CAD and scene scripts:
##########

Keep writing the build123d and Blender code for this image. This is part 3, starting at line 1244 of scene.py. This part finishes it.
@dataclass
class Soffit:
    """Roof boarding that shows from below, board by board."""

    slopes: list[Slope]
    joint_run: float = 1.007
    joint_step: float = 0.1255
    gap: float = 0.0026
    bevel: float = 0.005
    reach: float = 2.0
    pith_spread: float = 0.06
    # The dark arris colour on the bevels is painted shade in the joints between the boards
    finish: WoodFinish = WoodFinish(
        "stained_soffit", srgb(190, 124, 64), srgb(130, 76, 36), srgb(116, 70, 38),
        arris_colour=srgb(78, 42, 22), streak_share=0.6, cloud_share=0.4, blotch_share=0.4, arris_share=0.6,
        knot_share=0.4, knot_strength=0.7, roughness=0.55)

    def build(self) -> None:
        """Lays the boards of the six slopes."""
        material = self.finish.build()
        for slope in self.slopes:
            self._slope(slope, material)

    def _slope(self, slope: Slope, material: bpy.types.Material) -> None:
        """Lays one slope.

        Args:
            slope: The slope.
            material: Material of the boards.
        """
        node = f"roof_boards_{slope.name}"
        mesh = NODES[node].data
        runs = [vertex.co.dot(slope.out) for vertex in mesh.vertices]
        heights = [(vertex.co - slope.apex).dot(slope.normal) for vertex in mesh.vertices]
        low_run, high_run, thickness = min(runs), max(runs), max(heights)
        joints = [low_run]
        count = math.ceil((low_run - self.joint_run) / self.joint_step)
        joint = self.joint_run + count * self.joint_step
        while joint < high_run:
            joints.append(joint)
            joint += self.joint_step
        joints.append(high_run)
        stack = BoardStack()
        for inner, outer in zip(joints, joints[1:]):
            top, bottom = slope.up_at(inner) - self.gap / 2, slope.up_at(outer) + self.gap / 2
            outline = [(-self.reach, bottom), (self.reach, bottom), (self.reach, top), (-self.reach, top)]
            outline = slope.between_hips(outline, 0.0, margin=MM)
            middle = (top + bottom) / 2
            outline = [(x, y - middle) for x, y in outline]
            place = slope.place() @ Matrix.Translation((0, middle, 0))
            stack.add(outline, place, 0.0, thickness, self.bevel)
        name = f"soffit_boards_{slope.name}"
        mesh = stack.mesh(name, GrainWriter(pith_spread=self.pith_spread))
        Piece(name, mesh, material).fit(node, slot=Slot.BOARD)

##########

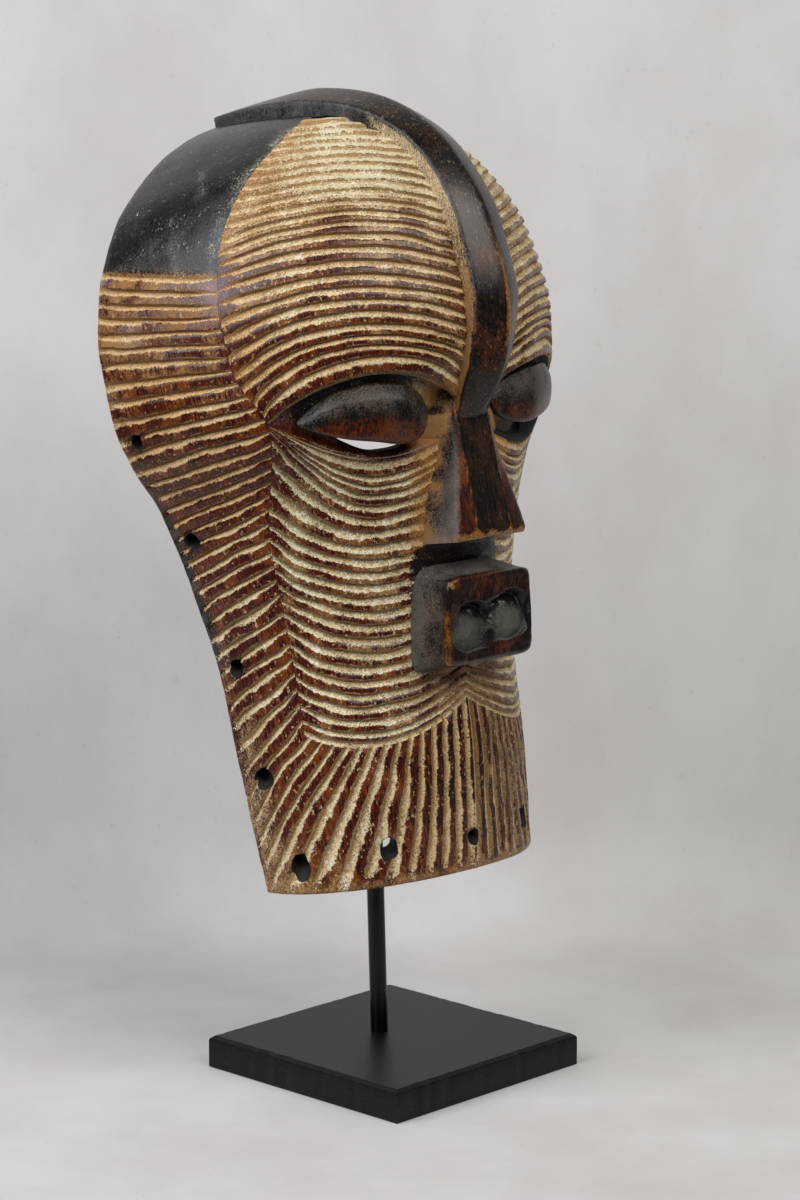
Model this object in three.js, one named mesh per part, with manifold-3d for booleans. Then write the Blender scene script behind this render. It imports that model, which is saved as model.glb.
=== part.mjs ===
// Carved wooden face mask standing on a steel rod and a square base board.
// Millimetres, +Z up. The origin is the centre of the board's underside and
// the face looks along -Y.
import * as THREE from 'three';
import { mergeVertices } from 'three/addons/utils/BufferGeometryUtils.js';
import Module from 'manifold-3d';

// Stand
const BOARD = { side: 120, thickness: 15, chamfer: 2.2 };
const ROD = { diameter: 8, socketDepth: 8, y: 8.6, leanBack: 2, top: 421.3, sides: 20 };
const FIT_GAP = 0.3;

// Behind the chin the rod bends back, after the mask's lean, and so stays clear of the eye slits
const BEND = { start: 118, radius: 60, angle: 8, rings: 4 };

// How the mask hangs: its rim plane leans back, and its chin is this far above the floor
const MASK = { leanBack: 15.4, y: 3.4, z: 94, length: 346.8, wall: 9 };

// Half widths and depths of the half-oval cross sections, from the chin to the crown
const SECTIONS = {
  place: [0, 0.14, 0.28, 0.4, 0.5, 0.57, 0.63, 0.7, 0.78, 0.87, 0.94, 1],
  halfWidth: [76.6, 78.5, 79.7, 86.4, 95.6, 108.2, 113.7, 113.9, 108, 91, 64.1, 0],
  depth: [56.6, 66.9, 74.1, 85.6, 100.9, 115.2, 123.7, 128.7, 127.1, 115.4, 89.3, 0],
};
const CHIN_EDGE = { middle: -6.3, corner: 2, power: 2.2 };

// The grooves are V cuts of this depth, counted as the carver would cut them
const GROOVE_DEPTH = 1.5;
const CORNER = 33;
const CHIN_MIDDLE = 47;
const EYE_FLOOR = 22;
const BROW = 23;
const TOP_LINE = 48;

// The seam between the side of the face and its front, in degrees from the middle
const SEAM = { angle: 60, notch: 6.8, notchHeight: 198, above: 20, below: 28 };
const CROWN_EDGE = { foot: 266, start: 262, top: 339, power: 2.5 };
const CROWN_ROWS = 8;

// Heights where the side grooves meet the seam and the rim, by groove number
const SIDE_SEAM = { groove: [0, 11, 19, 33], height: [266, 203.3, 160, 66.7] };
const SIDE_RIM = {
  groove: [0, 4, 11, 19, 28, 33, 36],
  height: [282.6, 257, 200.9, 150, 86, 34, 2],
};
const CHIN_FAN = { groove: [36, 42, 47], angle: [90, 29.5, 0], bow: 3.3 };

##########

Directions for this task: Repeat the entries above verbatim, but only from the line that has "Model this object" down to the line that has "const FIT_GAP = 0.3;", inclusive.

Worked answer:
Model this object in three.js, one named mesh per part, with manifold-3d for booleans. Then write the Blender scene script behind this render. It imports that model, which is saved as model.glb.
=== part.mjs ===
// Carved wooden face mask standing on a steel rod and a square base board.
// Millimetres, +Z up. The origin is the centre of the board's underside and
// the face looks along -Y.
import * as THREE from 'three';
import { mergeVertices } from 'three/addons/utils/BufferGeometryUtils.js';
import Module from 'manifold-3d';

// Stand
const BOARD = { side: 120, thickness: 15, chamfer: 2.2 };
const ROD = { diameter: 8, socketDepth: 8, y: 8.6, leanBack: 2, top: 421.3, sides: 20 };
const FIT_GAP = 0.3;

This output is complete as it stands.